Given material:
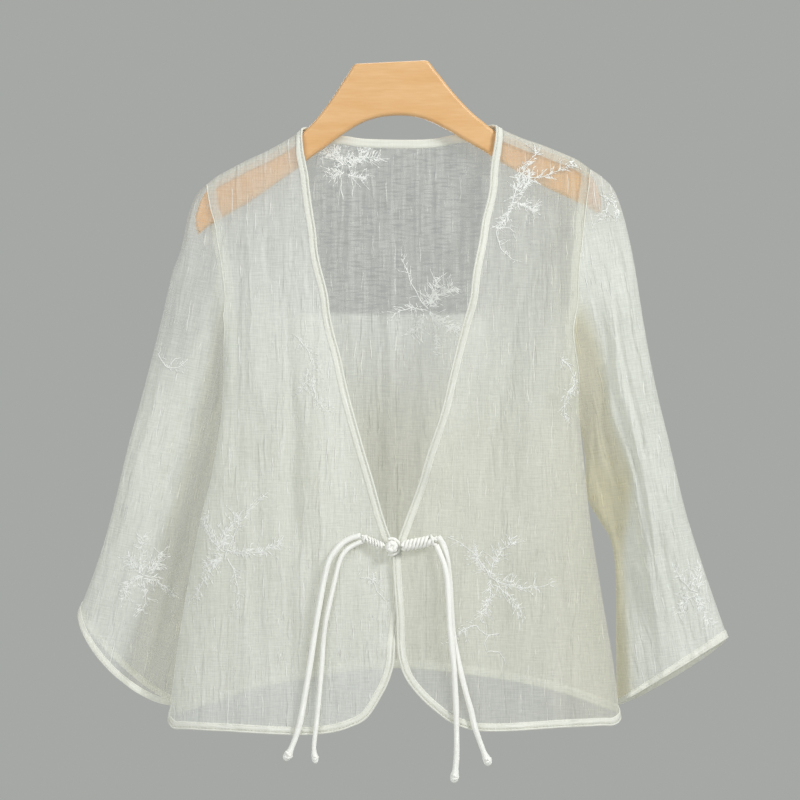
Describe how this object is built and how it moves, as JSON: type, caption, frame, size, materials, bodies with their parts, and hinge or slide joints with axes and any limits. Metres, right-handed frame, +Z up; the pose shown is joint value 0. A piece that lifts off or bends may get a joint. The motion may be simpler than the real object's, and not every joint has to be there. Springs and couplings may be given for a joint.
{
  "type": "sun protection jacket on a clothes hanger",
  "caption": "Sheer open-front sun protection jacket with long flared sleeves, bound edges and a braided button-and-tie closure, hung on a flat wooden hanger.",
  "frame": {"origin": "middle of the hanger's flat top edge, where the hanger is held", "axes": "+Z up, -Y towards the jacket's front, +X to the right as seen from the front; the hanger leans 2.8 degrees in its own plane, its +X side higher"},
  "size_m": [0.6435, 0.1094, 0.6981],
  "materials": {
    "sheer_cloth": "sheer, open plain weave with slubs",
    "binding_cloth": "matt, several layers of the same cloth stitched flat",
    "tie_cord": "matt rolled and plaited cloth cord",
    "hanger_wood": "clear satin varnish"
  },
  "bodies": {
    "root": {"hanger": "hanger_wood", "back_panel": "sheer_cloth", "front_left": "sheer_cloth", "front_right": "sheer_cloth", "sleeve_left": "sheer_cloth", "sleeve_right": "sheer_cloth", "cuff_left": "binding_cloth", "cuff_right": "binding_cloth", "binding_front_left": "binding_cloth", "binding_front_right": "binding_cloth", "binding_back_neck": "binding_cloth", "hem_back": "binding_cloth", "braid_left": "tie_cord", "braid_right": "tie_cord", "knot_button": "tie_cord", "button_loop": "tie_cord", "tie_left_outer": "tie_cord", "tie_left_inner": "tie_cord", "tie_right_inner": "tie_cord", "tie_right_outer": "tie_cord"}
  },
  "joints": []
}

Written request: Write out all the data again, exactly as it appears.

Correct output:
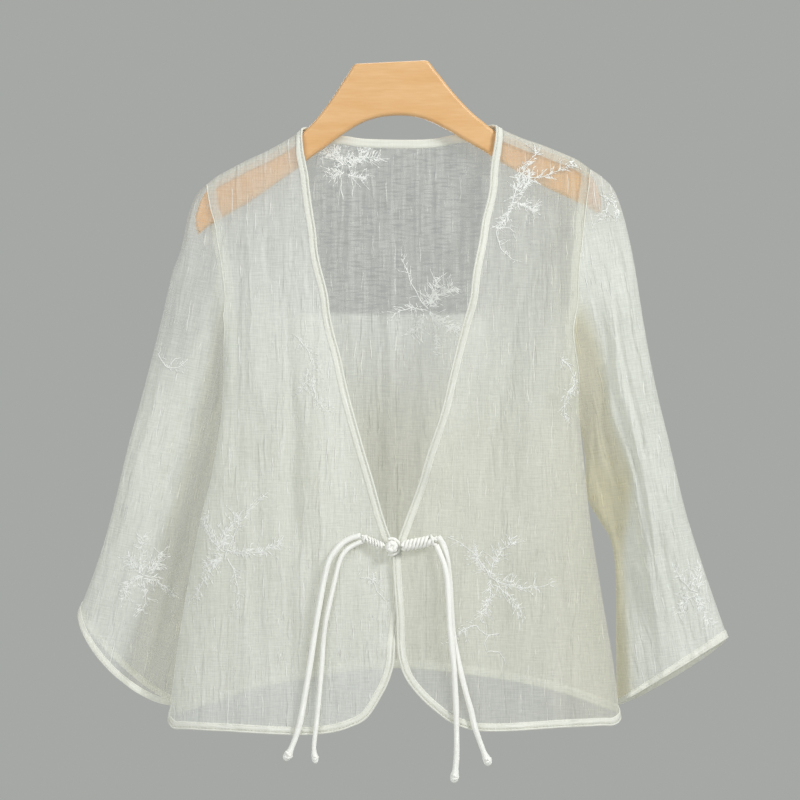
Describe how this object is built and how it moves, as JSON: type, caption, frame, size, materials, bodies with their parts, and hinge or slide joints with axes and any limits. Metres, right-handed frame, +Z up; the pose shown is joint value 0. A piece that lifts off or bends may get a joint. The motion may be simpler than the real object's, and not every joint has to be there. Springs and couplings may be given for a joint.
{
  "type": "sun protection jacket on a clothes hanger",
  "caption": "Sheer open-front sun protection jacket with long flared sleeves, bound edges and a braided button-and-tie closure, hung on a flat wooden hanger.",
  "frame": {"origin": "middle of the hanger's flat top edge, where the hanger is held", "axes": "+Z up, -Y towards the jacket's front, +X to the right as seen from the front; the hanger leans 2.8 degrees in its own plane, its +X side higher"},
  "size_m": [0.6435, 0.1094, 0.6981],
  "materials": {
    "sheer_cloth": "sheer, open plain weave with slubs",
    "binding_cloth": "matt, several layers of the same cloth stitched flat",
    "tie_cord": "matt rolled and plaited cloth cord",
    "hanger_wood": "clear satin varnish"
  },
  "bodies": {
    "root": {"hanger": "hanger_wood", "back_panel": "sheer_cloth", "front_left": "sheer_cloth", "front_right": "sheer_cloth", "sleeve_left": "sheer_cloth", "sleeve_right": "sheer_cloth", "cuff_left": "binding_cloth", "cuff_right": "binding_cloth", "binding_front_left": "binding_cloth", "binding_front_right": "binding_cloth", "binding_back_neck": "binding_cloth", "hem_back": "binding_cloth", "braid_left": "tie_cord", "braid_right": "tie_cord", "knot_button": "tie_cord", "button_loop": "tie_cord", "tie_left_outer": "tie_cord", "tie_left_inner": "tie_cord", "tie_right_inner": "tie_cord", "tie_right_outer": "tie_cord"}
  },
  "joints": []
}